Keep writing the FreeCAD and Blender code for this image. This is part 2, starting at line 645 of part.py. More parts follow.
#####
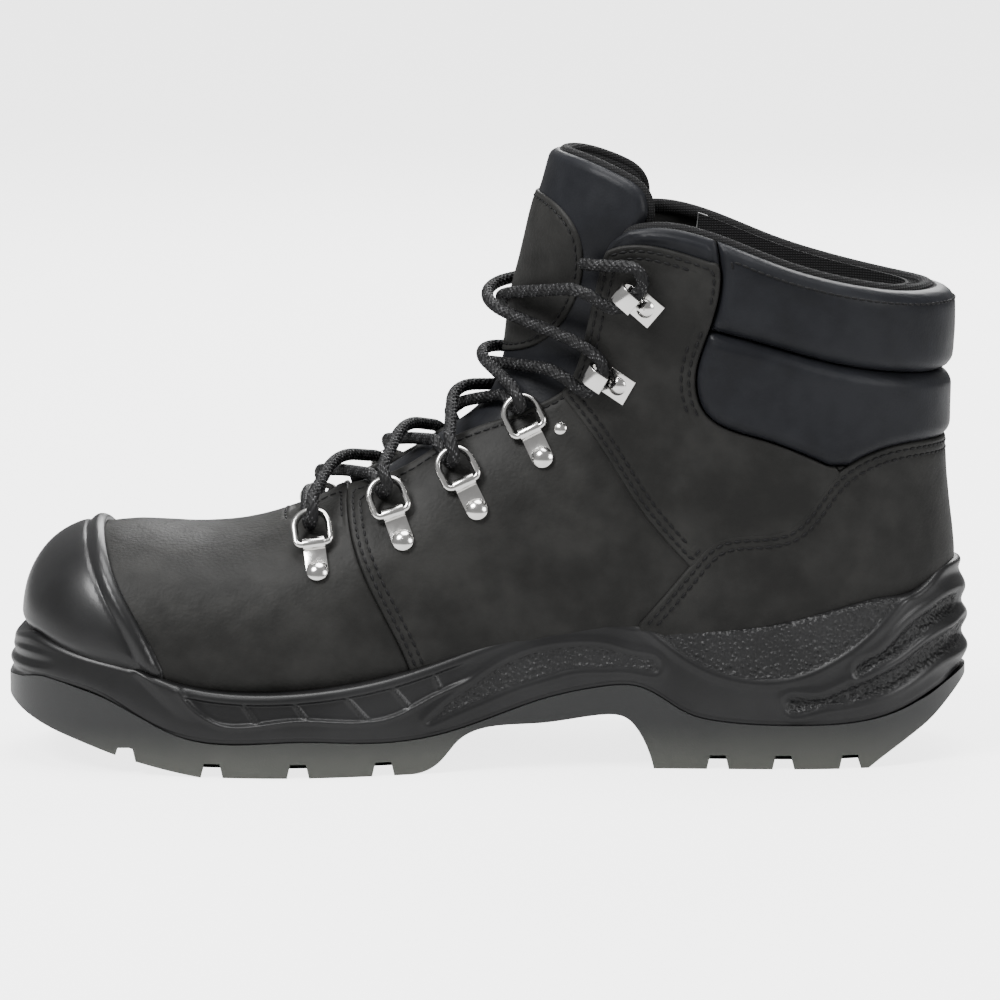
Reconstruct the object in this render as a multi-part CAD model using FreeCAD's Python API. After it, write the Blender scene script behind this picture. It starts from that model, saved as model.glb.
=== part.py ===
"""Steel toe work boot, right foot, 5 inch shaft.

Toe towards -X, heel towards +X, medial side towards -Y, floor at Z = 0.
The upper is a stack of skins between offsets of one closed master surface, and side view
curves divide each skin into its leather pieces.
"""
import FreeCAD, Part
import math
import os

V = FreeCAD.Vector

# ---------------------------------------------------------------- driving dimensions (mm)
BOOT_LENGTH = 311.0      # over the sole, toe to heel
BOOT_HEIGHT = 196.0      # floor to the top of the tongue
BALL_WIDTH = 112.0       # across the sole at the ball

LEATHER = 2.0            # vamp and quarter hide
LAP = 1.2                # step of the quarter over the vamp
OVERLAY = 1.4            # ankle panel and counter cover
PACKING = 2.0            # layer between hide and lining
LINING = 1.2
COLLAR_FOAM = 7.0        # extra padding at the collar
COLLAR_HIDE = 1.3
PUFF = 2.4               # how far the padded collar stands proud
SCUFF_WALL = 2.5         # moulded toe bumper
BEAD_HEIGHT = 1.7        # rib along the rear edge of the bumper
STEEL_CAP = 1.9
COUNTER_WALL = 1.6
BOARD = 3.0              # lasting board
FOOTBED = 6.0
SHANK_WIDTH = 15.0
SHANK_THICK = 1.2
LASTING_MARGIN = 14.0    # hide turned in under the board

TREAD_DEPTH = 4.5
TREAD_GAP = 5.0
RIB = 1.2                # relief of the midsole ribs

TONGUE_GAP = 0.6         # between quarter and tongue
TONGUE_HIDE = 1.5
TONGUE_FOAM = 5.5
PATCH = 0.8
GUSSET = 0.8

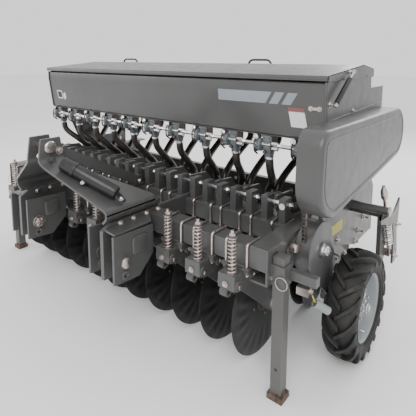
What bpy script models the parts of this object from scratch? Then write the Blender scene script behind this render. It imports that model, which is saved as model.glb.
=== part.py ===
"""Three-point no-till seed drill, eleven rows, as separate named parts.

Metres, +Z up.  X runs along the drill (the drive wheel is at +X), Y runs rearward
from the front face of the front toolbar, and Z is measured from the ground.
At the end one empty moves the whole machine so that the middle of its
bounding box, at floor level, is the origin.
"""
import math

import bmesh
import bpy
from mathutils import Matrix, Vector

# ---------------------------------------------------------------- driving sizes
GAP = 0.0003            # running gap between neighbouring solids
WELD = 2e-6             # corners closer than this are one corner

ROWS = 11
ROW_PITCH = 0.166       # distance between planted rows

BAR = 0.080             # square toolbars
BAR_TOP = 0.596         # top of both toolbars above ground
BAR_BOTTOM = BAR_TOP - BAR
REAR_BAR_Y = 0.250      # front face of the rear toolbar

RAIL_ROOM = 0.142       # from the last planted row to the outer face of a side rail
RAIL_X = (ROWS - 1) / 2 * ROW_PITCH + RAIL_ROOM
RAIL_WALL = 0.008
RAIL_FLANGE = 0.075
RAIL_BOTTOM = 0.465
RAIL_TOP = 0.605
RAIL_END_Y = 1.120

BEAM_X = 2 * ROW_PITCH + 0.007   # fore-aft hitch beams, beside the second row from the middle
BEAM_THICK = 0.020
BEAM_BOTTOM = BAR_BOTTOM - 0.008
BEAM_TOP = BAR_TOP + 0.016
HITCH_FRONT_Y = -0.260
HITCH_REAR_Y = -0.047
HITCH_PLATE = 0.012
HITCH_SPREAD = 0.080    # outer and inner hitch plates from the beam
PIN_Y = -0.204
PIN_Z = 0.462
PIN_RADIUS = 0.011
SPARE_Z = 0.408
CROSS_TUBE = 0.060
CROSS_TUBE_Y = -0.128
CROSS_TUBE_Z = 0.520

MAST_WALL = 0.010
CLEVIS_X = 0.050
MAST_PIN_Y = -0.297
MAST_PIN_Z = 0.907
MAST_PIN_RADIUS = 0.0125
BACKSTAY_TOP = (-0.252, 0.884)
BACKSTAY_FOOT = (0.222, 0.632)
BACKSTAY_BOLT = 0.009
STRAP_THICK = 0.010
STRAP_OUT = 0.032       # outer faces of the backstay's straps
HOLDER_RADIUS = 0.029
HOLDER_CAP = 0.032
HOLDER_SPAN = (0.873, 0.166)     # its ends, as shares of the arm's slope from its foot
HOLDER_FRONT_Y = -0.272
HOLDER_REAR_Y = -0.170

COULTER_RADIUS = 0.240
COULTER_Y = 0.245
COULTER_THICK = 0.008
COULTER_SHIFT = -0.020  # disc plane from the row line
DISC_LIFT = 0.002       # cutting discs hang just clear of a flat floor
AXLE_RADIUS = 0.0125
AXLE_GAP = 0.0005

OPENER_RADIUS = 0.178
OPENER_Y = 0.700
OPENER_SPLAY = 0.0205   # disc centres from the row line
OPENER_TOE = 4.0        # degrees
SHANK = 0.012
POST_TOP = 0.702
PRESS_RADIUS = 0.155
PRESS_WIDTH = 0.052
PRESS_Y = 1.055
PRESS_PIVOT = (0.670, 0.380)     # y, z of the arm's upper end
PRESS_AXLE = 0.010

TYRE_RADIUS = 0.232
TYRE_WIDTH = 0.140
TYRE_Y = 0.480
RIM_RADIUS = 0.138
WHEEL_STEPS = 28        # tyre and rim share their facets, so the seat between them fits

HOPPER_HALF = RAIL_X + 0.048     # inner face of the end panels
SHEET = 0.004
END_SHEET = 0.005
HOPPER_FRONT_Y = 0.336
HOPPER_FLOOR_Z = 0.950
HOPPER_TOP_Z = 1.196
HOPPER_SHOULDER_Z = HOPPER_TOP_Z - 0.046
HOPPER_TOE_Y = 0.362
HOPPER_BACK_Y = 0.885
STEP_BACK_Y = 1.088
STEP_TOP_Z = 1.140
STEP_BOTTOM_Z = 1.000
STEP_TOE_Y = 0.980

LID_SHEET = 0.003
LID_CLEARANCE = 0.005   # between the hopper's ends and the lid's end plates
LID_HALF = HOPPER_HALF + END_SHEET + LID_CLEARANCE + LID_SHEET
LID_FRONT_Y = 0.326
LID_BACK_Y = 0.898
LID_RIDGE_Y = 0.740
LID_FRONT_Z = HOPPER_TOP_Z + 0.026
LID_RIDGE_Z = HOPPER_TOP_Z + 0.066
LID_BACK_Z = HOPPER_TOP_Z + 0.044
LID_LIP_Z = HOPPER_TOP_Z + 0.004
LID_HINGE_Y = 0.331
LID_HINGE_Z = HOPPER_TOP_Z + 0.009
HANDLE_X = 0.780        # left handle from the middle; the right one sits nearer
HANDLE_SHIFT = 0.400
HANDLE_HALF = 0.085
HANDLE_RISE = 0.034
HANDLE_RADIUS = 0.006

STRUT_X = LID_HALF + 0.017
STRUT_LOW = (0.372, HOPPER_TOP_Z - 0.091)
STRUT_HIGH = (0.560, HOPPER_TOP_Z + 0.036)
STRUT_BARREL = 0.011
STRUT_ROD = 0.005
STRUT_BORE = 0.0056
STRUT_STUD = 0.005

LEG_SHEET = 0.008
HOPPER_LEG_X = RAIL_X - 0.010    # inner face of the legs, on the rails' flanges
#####
-- EXERCISE REQUIREMENTS --
Of the entries listed above, reproduce only the lines starting at the line containing "What bpy script" and ending at the line containing "from mathutils import Matrix, Vector". Include both, exactly as they stand.

-- WRITTEN REPLY --
What bpy script models the parts of this object from scratch? Then write the Blender scene script behind this render. It imports that model, which is saved as model.glb.
=== part.py ===
"""Three-point no-till seed drill, eleven rows, as separate named parts.

Metres, +Z up.  X runs along the drill (the drive wheel is at +X), Y runs rearward
from the front face of the front toolbar, and Z is measured from the ground.
At the end one empty moves the whole machine so that the middle of its
bounding box, at floor level, is the origin.
"""
import math

import bmesh
import bpy
from mathutils import Matrix, Vector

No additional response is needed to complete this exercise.